Chain and Solvent Dynamics in Polymer Membrane Films Supported on a Polymeric Substrate

Polymeric membranes used for separation applications typically consist of thin films of cross-linked gels supported on a substrate that is often polymeric. The separation efficiency of such membranes is governed by the dynamics of the membrane polymer and solvent molecules, which in turn is affected by the polymer-solvent and polymer-substrate interactions. In this work, we have used atomistic molecular dynamics (MD) simulations to determine the effects of a polysulfone (PSF) support on the volumetric properties and chain dynamics in thin films of a model membrane material, namely, polyacrylate. The effects of the support polymer on the dynamics of water and ethanol molecules in these polyacrylate networks are also investigated. Three polyacrylate networks that are composed of homopolymers and a 50-50 random copolymer of n-butyl acrylate and 2-hydroxyethyl acrylate were studied. The results show that the volumetric and dynamic properties of bulk regions of the polyacrylate layer show a very similar behavior to that of their respective unsupported systems. However, at the interface, the dynamics of each layer is affected by the other. The interfacial dynamics of polyacrylate networks is suppressed compared to their bulk regions, while the dynamics of PSF at the interface is enhanced compared to that of its bulk region.
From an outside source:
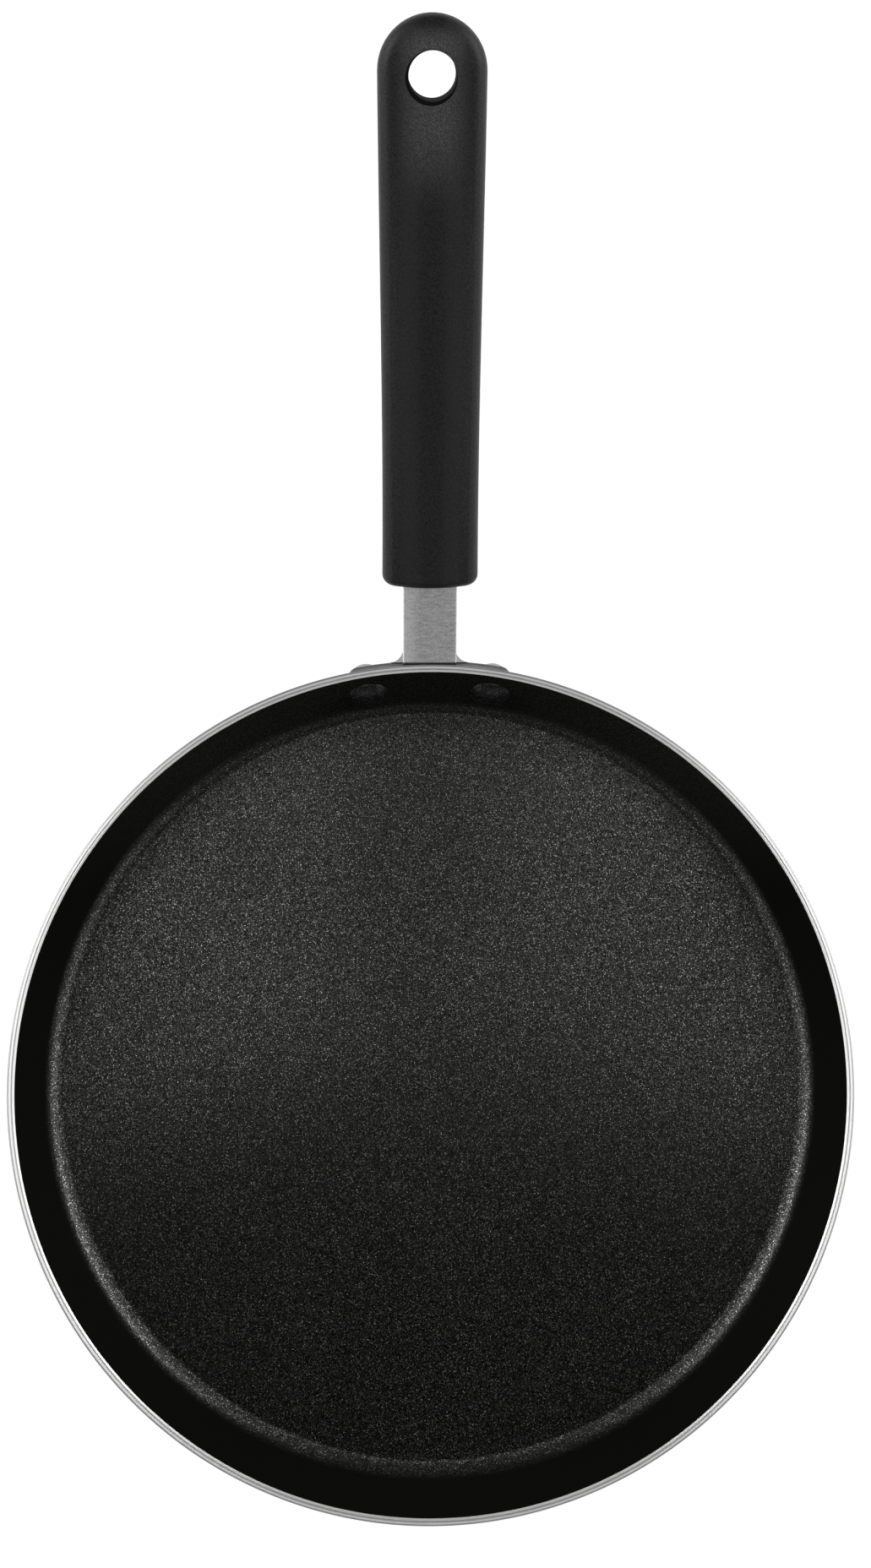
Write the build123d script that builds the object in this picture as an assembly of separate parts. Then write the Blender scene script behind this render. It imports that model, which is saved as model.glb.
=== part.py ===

The dynamics of water and ethanol molecules in the bulk and interfacial regions of the polyacrylate layers follows the same trend as the dynamics of the polyacrylate networks in the corresponding regions. Our results indicate that polymeric supports affect chain dynamics in the interfacial regions of the supported films; these changes, in turn, affect the penetrant transport through the films, thus having direct implications on the separation characteristics of the supported polymeric membrane systems.